Party of One: Setting Up Your Single-Person Corporation

  • Identify the basic structure: In a single shareholder corporation, the same person occupies the positions of shareholder, board member, and officer.
  • Appoint a board of directors: Prepare meeting minutes that demonstrate that you have elected yourself as a director.
  • File articles of incorporation: You may prepare, sign, and file documentation with your state on your own or engage a lawyer online or legal service to assist you.
  • Record the votes of board meetings: Even if you are the sole director, you must prepare meeting minutes that reflect that as director, you elected yourself to the three officer positions of CEO, CFO/treasurer, and secretary.
  • Decide whether to elect S Corporation tax status: You may be eligible for this tax status, which allows the corporation's tax attributes to be passed to the owner's individual tax return.
  • Consider forming an LLC: Limited Liability Companies, or LLCs, help to minimize personal liability, with fewer regulative formalities.

Sample Template for Sole Shareholder Meeting Minutes

Below is a simplified template to help sole shareholders record meeting minutes efficiently:

CORPORATE MEETING MINUTES 

Corporation Name: [Your Corporation Name] 

Date: [MM/DD/YYYY] 

Time: [HH:MM AM/PM] 

Location: [Address or "Virtual"] 

Meeting Type: [Annual/Special] 

Attendee(s):   - [Name], Sole Shareholder, Director, and Officer 

Meeting Proceedings: 

1. [Describe actions taken — e.g., appointment of officers, approval of financial statements, issuance of shares] 

2. [Additional resolutions] 

The meeting was adjourned at [Time]. 

__________________________   

[Name]   Sole Shareholder and Director

Tailor this template to your corporate structure and legal requirements. Including it as part of your regular compliance routine strengthens the legitimacy of your corporate operations.

Frequently Asked Questions

1. Do I need to keep corporate meeting minutes if I’m the only shareholder? Yes, even single-shareholder corporations must document corporate meeting minutes to maintain legal protections and comply with corporate formalities.

2. What should be included in meeting minutes? Include the date, time, location, attendees, agenda items, resolutions passed, and signatures of the shareholder or secretary.

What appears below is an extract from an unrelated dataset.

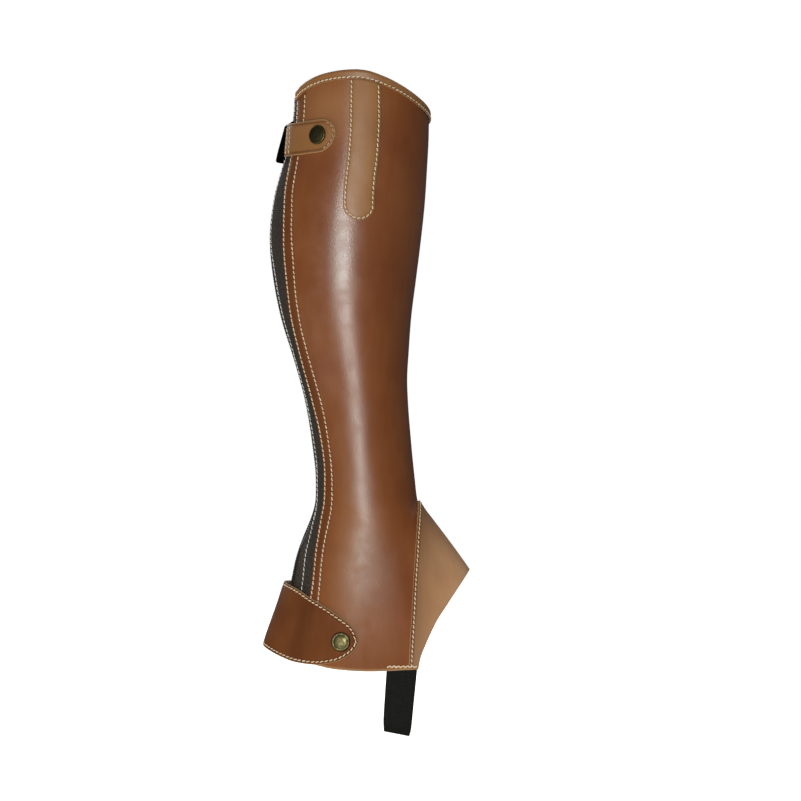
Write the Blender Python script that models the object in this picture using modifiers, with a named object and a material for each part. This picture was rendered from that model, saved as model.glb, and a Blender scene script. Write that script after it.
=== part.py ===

3. How often should I hold meetings as a sole shareholder? You should hold at least one annual meeting and additional meetings when major corporate decisions are made.

4. Can I use a template to write meeting minutes? Yes, using a standardized template ensures consistency and compliance. Templates can be customized to your corporation’s structure.

5. Where should I store corporate meeting minutes? Keep your minutes in a corporate record book or a secure digital folder organized by date to ensure easy access and legal reliability.